Database of theatre productions and personnel

The Internet Broadway Database (IBDB) is an online database of Broadway theatre productions and their personnel. It was conceived and created by Karen Hauser in 1996 and is operated by the Research Department of The Broadway League, a trade association for the North American commercial theatre community.

==History==
Karen Hauser, research director for the Broadway League, developed the Internet Broadway Database, which was launched in 1996 or 2001. Prior to that, she served as the League's media director. She has written on the economic health of Broadway and how it contributes to New York City's economy as well as that of the cities that touring productions visit. Hauser co-produced the 2000 production of Keith Reddin's The Perpetual Patient.

==Overview==
This comprehensive history of Broadway provides records of productions from the beginnings of New York theatre in the 18th century up to today. Details include cast and creative lists for opening night and current day, song lists, awards and other interesting facts about every Broadway production.
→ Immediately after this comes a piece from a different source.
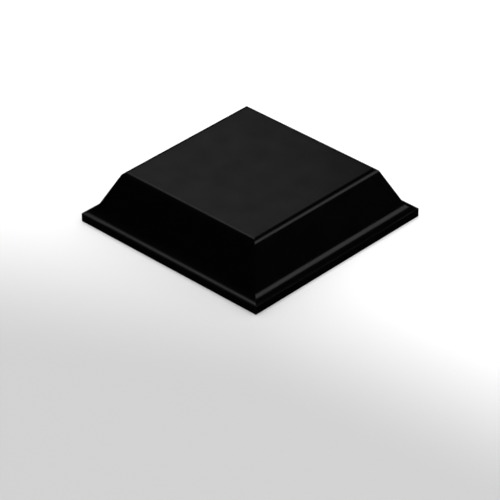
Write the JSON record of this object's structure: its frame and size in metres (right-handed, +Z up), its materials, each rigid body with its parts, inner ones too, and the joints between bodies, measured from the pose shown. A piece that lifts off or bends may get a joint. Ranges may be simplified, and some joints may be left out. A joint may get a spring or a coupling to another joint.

Other features of IBDB include an extensive archive of photos from past and present Broadway productions, headshots, links to cast recordings on iTunes or Amazon, gross and attendance information.

Its mission was to be an interactive, user-friendly, searchable database for League members, journalists, researchers, and Broadway fans.

The database includes Broadway Touring for ease of tracking shows that play in theatres across the country.

It is managed by Michael Abourizk of the Broadway League.